Haha! Found a mistake in the first paragraph. Thank you. I wasn't clear on that but now I know. I hope you read the rest of the snippet too! You owe me feedback!
On that note what is the protocol on switching tenses for effect. If you notice the last paragraph of my snippet I switched to the present simple tense. From what I remember learning in school that is not encouraged. But it seemed like a good way to get the reader into the moment I was describing. Yay or nay?
Well, you used em-dashes multiple times! Easy rule is to stick with the lower-case – be it after a comma, a semi-colon or an em-dash, except in cases where the word following is a proper noun. I did, I did! That friendly abuse was both acknowledgement and feedback. Men tend not to gush. Apparently stems from aeons of hunting sabre-toothed tigers on the open savannah, fighting wars to protect home and hearth and whatnot, while women kept busy tending to tomatoes in the garden.

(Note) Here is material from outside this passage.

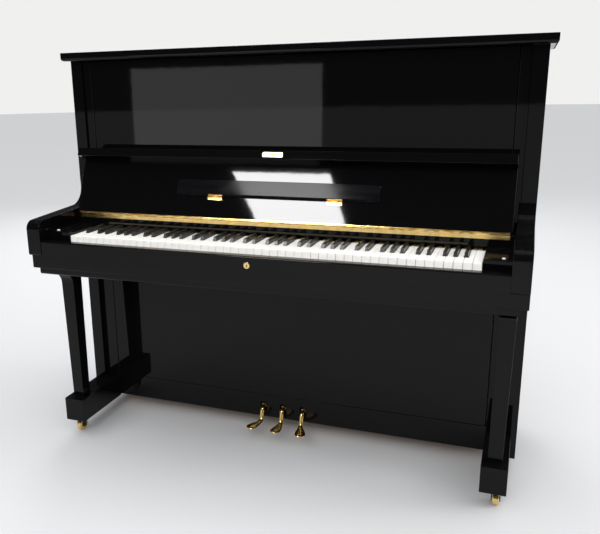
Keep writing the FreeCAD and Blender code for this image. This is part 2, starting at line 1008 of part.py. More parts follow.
def black_key(slots, n):
    """One sharp: a tapered cap on its stick."""
    slot_left, slot_right = slots[n][2:]
    middle = (slot_left + slot_right) / 2
    cap_front = key_front + head_length + white_gap
    cap_end = key_front + key_shoulder
    tail_end = key_front + key_length
    half_low = sharp_width / 2
    half_high = sharp_top_width / 2
    top = key_top + sharp_rise
    base = key_top - stick_drop
    stick = box(
        middle - half_low, middle + half_low, cap_front, tail_end, key_bottom, base
    )
    lower = Part.makePolygon(
        [
            Vector(middle - half_low, cap_front, base),
            Vector(middle + half_low, cap_front, base),
            Vector(middle + half_low, cap_end, base),
            Vector(middle - half_low, cap_end, base),
            Vector(middle - half_low, cap_front, base),
        ]
    )
    upper = Part.makePolygon(
        [
            Vector(middle - half_high, cap_front + sharp_slope, top),
            Vector(middle + half_high, cap_front + sharp_slope, top),
            Vector(middle + half_high, cap_end, top),
            Vector(middle - half_high, cap_end, top),
            Vector(middle - half_high, cap_front + sharp_slope, top),
        ]
    )
    cap = Part.makeLoft([lower, upper], True)
    cap = eased(
        cap, key_round, lambda b: b.ZMin > top - 0.1 and b.YMin < cap_end - 0.1
    )
    return stick.fuse(cap).removeSplitter()


def keys():
    """The keys of each note name, by node."""
    slots = key_slots()
    found = {}
    for n, (note, *_) in enumerate(slots):
        make = black_key if "_" in note else white_key
        found.setdefault("keys_" + note, []).append(make(slots, n))
    return found


def key_frame():
    """Front, balance and back rails that the keys lie over."""
    reach = keyboard_half
    rail_front = key_front + frame_rail_edge
    rail_back = rail_front + frame_rail
    front_top = key_bottom - front_rail_drop
    front_rail = box(-reach, reach, rail_front, rail_back, key_bed_top, front_top)
    half = frame_rail / 2
    low = key_bottom - balance_drop
    balance = box(-reach, reach, pivot_y - half, pivot_y + half, key_bed_top, low)
    ridge = box(
        -reach,
        reach,
        pivot_y - balance_ridge / 2,
        pivot_y + balance_ridge / 2,
        low,
        key_bottom - seat_gap,
    )
    tail = key_front + key_length
    back_rail = box(
        -reach, reach, tail - frame_rail, tail, key_bed_top, key_bottom - seat_gap
    )
    return [front_rail, balance.fuse(ridge).removeSplitter(), back_rail]


def pedal(index):
    """A brass pedal: lever through the slot, neck down and a flat, splayed foot."""
    x = pedal_x[index]
    half = pedal_width / 2
    pivot = front + pedal_pivot_y
    neck = front + pedal_neck_y
    top = pedal_pivot_z + pedal_thick / 2
    low = pedal_pivot_z - pedal_thick / 2
    sole = pedal_sole_z
    foot_y = front + pedal_foot_y
    lever = box(x - half, x + half, neck, pivot + pedal_tail, low, top)
    hub = Part.makeCylinder(
        pedal_hub, pedal_width, Vector(x - half, pivot, pedal_pivot_z), Vector(1, 0, 0)
    )
    neck_outline = [
        (neck, top),
        (neck + pedal_thick, top),
        (neck + pedal_thick, low),
        (neck - pedal_thick / 2, sole),
        (neck - 2 * pedal_thick, sole),
        (neck - pedal_thick, sole + pedal_thick),
    ]
    neck_bar = prism(neck_outline, x - half, x + half)
    neck_bar = eased(
        neck_bar,
        pedal_thick / 4,
        lambda b: b.XLength > 1 and b.YMax < neck + 1 and b.ZMin > low,
    )
    tip_x = x + pedal_splay[index]
    foot_half = pedal_foot_width / 2
    heel_y = neck
    toe_y = foot_y + foot_half
    curve = Part.BSplineCurve()
    curve.interpolate(
        [
            Vector(x - half, heel_y, sole),
            Vector(x - half - 1, heel_y - pedal_thick, sole),
            Vector(tip_x - foot_half, toe_y, sole),
            Vector(tip_x, foot_y, sole),
            Vector(tip_x + foot_half, toe_y, sole),
            Vector(x + half + 1, heel_y - pedal_thick, sole),
            Vector(x + half, heel_y, sole),
        ]
    )
    closing = Part.makeLine(Vector(x + half, heel_y, sole), Vector(x - half, heel_y, sole))
    foot = Part.Face(Part.Wire([curve.toShape(), closing])).extrude(
        Vector(0, 0, pedal_thick)
    )
    foot = eased(foot, pedal_thick / 3, lambda b: b.XLength > pedal_width + 3)
    whole = lever.fuse(hub).fuse(neck_bar).fuse(foot).removeSplitter()
    eye = Part.makeCylinder(
        pedal_pin + pedal_pin_clearance,
        pedal_width * 2,
        Vector(x - pedal_width, pivot, pedal_pivot_z),
        Vector(1, 0, 0),
    )
    return whole.cut(eye)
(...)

Switching within a sentence or succeeding sentences within the same thought is indeed a no-no. Transitioning across time over the course of a piece is allowed – would have to be n'cest pas? You started in the past (last year), you looked to the future (coming round of gardening), and then closed with the run that morning. That could work as 'technique' – of the sort one tortures schoolchildren with (note preposition at the end of a sentence!). We Real Cool Gwendolyn Brooks, 1917 - 2000 THE POOL PLAYERS. SEVEN AT THE GOLDEN SHOVEL. We real cool. We Left school. We Lurk late. We Strike straight. We Sing sin. We Thin gin. We Jazz June. We Die soon.